All story elements and possible player actions were put to a simple test, Levine said: “Is this telling the story, or is it not telling the story?”
And to tell his story, he didn’t pull punches.
“Once you start pulling punches, you start compromising.”
Levine said the racist, xenophobic aspects of the city “leap out to you” because visually the setting is “idyllic – almost like an Eden.”
“It’s this amazing, wonderful vision of America that I think a lot of politicians have in their head of what the good old days were like,” he added. “And there never was that good old day, but it’s sort of what people remember America to be like at the turn of the century” — or what they think America was like at the turn of the century.
What is “BioShock” anyway?
It remains to be seen if there will be a concrete connection between “BioShock” and “BioShock Infinite” beyond the similarities in gameplay and notion of utopias that ultimately fail to attain perfection. Levine has in the past spoken of a “core loop” of gameplay and environmental elements that “BioShock” games are built upon. If anything, the “BioShock” label can stand for a game that explores the tarnished, cracked underbelly that hides beneath every well-polished utopian dream.
For Levine, the first “BioShock” was ultimately about choices.
“What degree of agency do we have in our own lives – and, by extension, video games?” he said.
The backdrop to those choices (and choices made for the player) was a utopia gone horribly wrong – the underwater city of Rapture, whose Objectivist society had collapsed into self-destructive civil war. By the time the player arrives, the war is all but over, the city already ruined.
And in “Infinite,” the player arrives as the utopian dream is in full swing. The buoyancy of the airborne city is mirrored by the confidence of its people, which is on full display as citizens discuss the politics of the day as the player initially explores Columbia.

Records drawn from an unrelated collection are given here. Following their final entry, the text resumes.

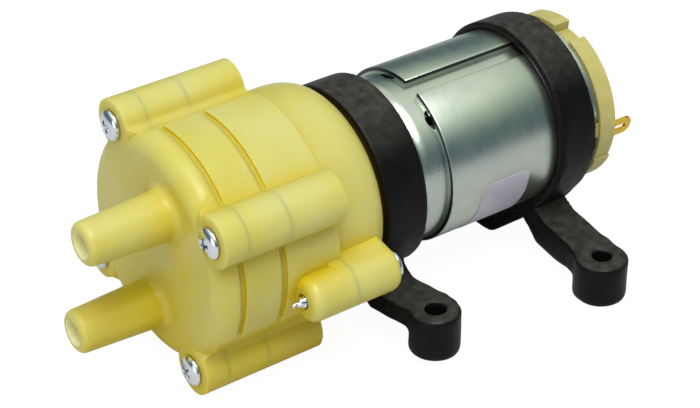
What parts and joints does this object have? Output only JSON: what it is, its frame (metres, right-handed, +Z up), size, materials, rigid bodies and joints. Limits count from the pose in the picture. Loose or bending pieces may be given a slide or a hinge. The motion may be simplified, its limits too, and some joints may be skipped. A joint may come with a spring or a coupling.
{
  "type": "miniature water pump",
  "caption": "Small diaphragm water pump: round moulded head with tapered hose ports, steel-cased DC motor behind it, carried in rubber band mounts with drilled feet.",
  "frame": {"origin": "on the floor, at the middle of the four foot holes", "axes": "+X along the pump axis from the hose ports to the motor terminals, +Z up, -Y the side that the picture shows"},
  "size_m": [0.1024, 0.0558, 0.044],
  "materials": {
    "nylon": "satin",
    "bell_nylon": "satin",
    "white_acetal": "satin",
    "seal_rubber": "matte",
    "mount_rubber": "satin",
    "zinc_steel": "satin",
    "bright_steel": "polished",
    "screw_steel": "polished",
    "core_steel": "satin",
    "ferrite": "matte",
    "bearing_bronze": "satin",
    "copper": "satin",
    "brass": "polished",
    "dark_resin": "matte",
    "carbon": "matte",
    "label_paper": "matte"
  },
  "bodies": {
    "pump": {"front_cover": "nylon", "cover_gasket": "seal_rubber", "valve_plate": "nylon", "inlet_valves": "seal_rubber", "outlet_valve": "seal_rubber", "diaphragm": "seal_rubber", "diaphragm_frame": "nylon", "crank_housing": "nylon", "cover_screws": "screw_steel", "ear_screws": "screw_steel", "motor_screws": "screw_steel", "motor_can": "zinc_steel", "flux_ring": "zinc_steel", "magnets": "ferrite", "magnet_spring": "bright_steel", "front_bearing": "bearing_bronze", "rear_bearing": "bearing_bronze", "brush_arms": "brass", "carbon_brushes": "carbon", "end_bell": "bell_nylon", "terminals": "brass", "front_mount": "mount_rubber", "rear_mount": "mount_rubber", "motor_label": "label_paper"},
    "rotor": {"motor_shaft": "bright_steel", "armature_core": "core_steel", "armature_windings": "copper", "commutator_hub": "dark_resin", "commutator_segments": "copper", "thrust_washers": "dark_resin", "eccentric_wheel": "white_acetal", "wobble_pin": "bright_steel"},
    "wobble": {"wobble_plate": "white_acetal"}
  },
  "joints": [
    {"name": "rotor_spin", "type": "hinge", "parent": "pump", "child": "rotor", "pos_m": [0, 0, 0.0228], "axis": [1, 0, 0], "continuous": true},
    {"name": "wobble_turn", "type": "hinge", "parent": "rotor", "child": "wobble", "pos_m": [-0.0347, 0, 0.0228], "axis": [0.9936, 0.0274, -0.1098], "continuous": true, "deforming": ["diaphragm"]}
  ],
  "couplings": [
    {"joint": "wobble_turn", "follows": "rotor_spin", "ratio": -1}
  ]
}
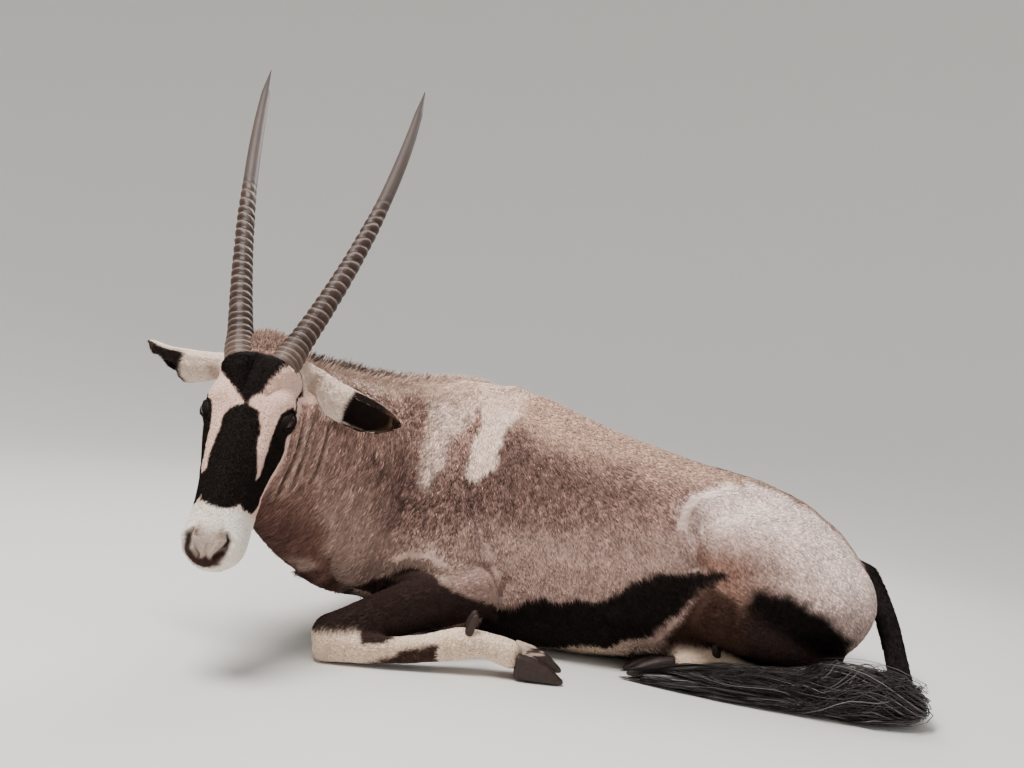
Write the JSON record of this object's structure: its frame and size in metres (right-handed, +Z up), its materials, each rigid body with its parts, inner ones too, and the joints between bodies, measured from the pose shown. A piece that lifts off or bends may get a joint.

Led by Zachary Hale Comstock, who Levine said was inspired by but not directly representative of such individuals as Joseph Smith and William Keith Kellogg, the people of Columbia look down upon the “Sodom below,” and treat three of the Founding Fathers, Benjamin Franklin, Thomas Jefferson and George Washington, with devoted veneration.
Levine reached back to the religious revivals and the establishment of company towns to give life to Columbia, to look back at an era where there was “very much a sense that there was a potential for a sort of utopia.”
But there are cracks in the city’s armor. Along with the ubiquitous intolerance and racism, there are hushed whispers of the “Vox Populi” (Latin for “voice of the people”), an insurgent populist movement inspired heavily by the terror caused by anarchists around the turn of the 19th century, as well as the leftist Red Army faction in Germany, which started as a student revolt and became increasingly violent as it clashed with the state.
The challenge of Elizabeth
The biggest hurdle for the team ended up being Elizabeth, the so-called “Lamb of Columbia,” whom the player is tasked by unknown forces with seizing her from the city. Levine’s goal with Elizabeth was to create a character as yet unseen in games, a nuanced individual who dynamically reacts to the game’s events.
“When you’re walking through the world with her,” Levine said, “we want her to be believable.”
The unknown element in the process of creating her was ultimately the players – who will skip entire optional environments or run away from Elizabeth while she’s in a heavily scripted moment.
“We have no idea what they’re going to do,” Levine said, and accounting for that was a massive undertaking. “It took a village to make this person, this visual actor.”
This undertaking included turning environments into playgrounds littered with objects and scenes Elizabeth can interact with (a feature on full display here). There’s also the promise that Elizabeth will react to the player’s action, and that reaction will build over the course of the game.
Killing enemies – the unavoidable central gameplay mechanic of “Infinite,” will have a role in this.
“In most first-person shooters you don’t have to deal with that – you don’t have to deal with people having a reaction to the violence,” Levine said, pledging that Elizabeth is “horrified” by some actions the player will perform.
“Stories are about change, and quite often video game stories aren’t” about change, Levine said.
It seems that “Infinite” will break from tradition and place change at the heart of the story, something that at the end of the day could prove to be the game’s long-lasting legacy.